● **SUPPLIED RECORDS**
-- START --

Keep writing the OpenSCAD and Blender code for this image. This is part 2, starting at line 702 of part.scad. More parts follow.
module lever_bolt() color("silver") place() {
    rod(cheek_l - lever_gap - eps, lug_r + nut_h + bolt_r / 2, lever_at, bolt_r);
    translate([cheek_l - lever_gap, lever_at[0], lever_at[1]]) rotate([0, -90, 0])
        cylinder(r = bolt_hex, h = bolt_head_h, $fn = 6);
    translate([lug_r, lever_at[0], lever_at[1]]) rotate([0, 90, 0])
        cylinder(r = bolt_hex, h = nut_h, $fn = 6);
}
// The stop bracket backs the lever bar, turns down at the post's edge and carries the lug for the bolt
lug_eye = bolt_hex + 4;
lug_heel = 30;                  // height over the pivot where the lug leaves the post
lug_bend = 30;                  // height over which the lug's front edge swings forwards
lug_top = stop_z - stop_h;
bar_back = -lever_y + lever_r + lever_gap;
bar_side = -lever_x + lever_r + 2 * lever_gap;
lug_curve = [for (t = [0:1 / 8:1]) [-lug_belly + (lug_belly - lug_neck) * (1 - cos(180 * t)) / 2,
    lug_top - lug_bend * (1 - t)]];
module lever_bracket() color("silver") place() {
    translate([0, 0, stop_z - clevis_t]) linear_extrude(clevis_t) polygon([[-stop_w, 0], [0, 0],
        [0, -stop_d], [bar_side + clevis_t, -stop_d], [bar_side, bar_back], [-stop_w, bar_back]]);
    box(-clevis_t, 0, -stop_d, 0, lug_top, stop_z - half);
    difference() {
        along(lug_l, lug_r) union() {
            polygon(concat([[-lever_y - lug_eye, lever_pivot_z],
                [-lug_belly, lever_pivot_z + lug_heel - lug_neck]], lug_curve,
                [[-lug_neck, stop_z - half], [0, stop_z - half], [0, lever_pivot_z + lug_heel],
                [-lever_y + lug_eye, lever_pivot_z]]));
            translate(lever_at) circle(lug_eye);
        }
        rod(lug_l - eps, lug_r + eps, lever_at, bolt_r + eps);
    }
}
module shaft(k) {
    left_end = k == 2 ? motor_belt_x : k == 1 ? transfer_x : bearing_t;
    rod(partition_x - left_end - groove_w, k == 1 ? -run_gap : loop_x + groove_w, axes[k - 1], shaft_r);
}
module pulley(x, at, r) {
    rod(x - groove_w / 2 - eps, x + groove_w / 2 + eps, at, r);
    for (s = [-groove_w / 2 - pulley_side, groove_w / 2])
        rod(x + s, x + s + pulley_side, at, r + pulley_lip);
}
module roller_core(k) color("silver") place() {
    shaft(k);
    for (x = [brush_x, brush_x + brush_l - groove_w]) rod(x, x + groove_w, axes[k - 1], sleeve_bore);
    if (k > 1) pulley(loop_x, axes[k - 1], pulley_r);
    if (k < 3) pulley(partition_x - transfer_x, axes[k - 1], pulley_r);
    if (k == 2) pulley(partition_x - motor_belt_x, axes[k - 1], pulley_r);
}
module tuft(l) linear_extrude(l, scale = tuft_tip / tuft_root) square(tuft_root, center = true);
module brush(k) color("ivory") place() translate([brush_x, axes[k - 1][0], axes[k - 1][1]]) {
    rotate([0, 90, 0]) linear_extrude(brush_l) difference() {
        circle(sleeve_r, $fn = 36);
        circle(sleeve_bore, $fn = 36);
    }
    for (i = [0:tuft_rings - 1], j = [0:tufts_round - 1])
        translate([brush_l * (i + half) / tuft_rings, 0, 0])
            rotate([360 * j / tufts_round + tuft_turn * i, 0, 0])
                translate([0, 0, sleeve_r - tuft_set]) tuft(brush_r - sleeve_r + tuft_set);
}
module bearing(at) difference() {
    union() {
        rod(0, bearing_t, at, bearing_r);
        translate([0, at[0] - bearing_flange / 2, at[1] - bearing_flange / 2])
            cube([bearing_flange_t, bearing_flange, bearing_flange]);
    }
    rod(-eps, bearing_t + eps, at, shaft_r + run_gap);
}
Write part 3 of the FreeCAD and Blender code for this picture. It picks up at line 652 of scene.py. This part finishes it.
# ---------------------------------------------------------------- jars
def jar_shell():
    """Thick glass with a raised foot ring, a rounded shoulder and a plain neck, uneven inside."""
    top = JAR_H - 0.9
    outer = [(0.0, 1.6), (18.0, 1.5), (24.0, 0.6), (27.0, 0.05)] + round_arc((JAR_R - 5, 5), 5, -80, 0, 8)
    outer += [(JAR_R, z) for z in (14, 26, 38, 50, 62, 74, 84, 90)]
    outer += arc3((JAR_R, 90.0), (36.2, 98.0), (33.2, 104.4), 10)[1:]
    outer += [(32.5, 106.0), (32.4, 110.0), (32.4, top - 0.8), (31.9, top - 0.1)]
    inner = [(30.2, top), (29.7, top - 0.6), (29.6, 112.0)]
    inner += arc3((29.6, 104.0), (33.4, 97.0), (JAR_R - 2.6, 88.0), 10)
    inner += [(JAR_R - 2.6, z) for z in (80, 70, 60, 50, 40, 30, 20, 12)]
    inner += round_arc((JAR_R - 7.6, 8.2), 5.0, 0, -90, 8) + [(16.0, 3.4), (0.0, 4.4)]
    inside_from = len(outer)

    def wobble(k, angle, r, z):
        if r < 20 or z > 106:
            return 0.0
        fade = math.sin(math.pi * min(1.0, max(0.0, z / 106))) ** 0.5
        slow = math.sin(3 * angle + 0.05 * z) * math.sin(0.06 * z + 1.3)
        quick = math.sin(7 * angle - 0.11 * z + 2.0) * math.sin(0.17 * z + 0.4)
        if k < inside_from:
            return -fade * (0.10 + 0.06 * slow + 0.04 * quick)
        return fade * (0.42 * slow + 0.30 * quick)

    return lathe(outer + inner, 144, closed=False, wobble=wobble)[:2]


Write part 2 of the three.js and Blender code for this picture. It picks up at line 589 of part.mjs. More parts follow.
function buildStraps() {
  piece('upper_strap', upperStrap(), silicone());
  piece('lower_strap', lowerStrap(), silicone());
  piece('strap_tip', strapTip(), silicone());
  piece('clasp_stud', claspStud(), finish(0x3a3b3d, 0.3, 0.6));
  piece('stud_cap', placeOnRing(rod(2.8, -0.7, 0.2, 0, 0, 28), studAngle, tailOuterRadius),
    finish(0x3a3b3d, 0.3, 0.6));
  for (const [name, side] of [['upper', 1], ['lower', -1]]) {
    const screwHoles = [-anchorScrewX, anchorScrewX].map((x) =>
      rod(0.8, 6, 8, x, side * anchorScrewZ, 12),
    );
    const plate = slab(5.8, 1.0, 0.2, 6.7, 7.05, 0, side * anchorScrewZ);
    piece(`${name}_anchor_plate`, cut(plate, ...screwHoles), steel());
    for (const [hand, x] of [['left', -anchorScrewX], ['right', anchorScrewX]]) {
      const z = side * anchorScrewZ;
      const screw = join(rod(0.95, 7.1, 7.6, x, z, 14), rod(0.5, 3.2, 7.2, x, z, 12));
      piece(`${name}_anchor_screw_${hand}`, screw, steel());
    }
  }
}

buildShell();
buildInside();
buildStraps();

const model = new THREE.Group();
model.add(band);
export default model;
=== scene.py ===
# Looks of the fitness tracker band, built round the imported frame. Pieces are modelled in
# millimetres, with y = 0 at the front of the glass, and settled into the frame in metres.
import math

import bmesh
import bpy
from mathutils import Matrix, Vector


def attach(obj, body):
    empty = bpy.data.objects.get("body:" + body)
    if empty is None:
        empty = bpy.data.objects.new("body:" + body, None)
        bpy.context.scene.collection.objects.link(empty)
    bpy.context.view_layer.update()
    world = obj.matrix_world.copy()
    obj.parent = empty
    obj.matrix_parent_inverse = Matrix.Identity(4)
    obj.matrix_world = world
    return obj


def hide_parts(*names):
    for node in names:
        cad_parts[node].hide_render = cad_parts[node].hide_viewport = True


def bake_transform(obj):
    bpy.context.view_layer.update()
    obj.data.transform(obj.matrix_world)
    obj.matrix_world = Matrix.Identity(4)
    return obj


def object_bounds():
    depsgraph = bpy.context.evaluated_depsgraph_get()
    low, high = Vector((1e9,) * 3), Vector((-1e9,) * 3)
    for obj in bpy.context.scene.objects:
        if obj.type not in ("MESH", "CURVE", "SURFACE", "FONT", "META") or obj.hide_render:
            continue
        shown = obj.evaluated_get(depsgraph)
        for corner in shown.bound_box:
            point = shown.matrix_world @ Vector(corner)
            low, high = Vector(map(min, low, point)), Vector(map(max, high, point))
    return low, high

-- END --

● **TASK REQUIREMENTS**
Transcribe the records above exactly, beginning at the line that contains "buildShell();" and ending with the line that contains "obj.matrix_world = Matrix.Identity(4)", both included, and nothing else.

● **COMPLETED TASK**
buildShell();
buildInside();
buildStraps();

const model = new THREE.Group();
model.add(band);
export default model;
=== scene.py ===
# Looks of the fitness tracker band, built round the imported frame. Pieces are modelled in
# millimetres, with y = 0 at the front of the glass, and settled into the frame in metres.
import math

import bmesh
import bpy
from mathutils import Matrix, Vector


def attach(obj, body):
    empty = bpy.data.objects.get("body:" + body)
    if empty is None:
        empty = bpy.data.objects.new("body:" + body, None)
        bpy.context.scene.collection.objects.link(empty)
    bpy.context.view_layer.update()
    world = obj.matrix_world.copy()
    obj.parent = empty
    obj.matrix_parent_inverse = Matrix.Identity(4)
    obj.matrix_world = world
    return obj


def hide_parts(*names):
    for node in names:
        cad_parts[node].hide_render = cad_parts[node].hide_viewport = True


def bake_transform(obj):
    bpy.context.view_layer.update()
    obj.data.transform(obj.matrix_world)
    obj.matrix_world = Matrix.Identity(4)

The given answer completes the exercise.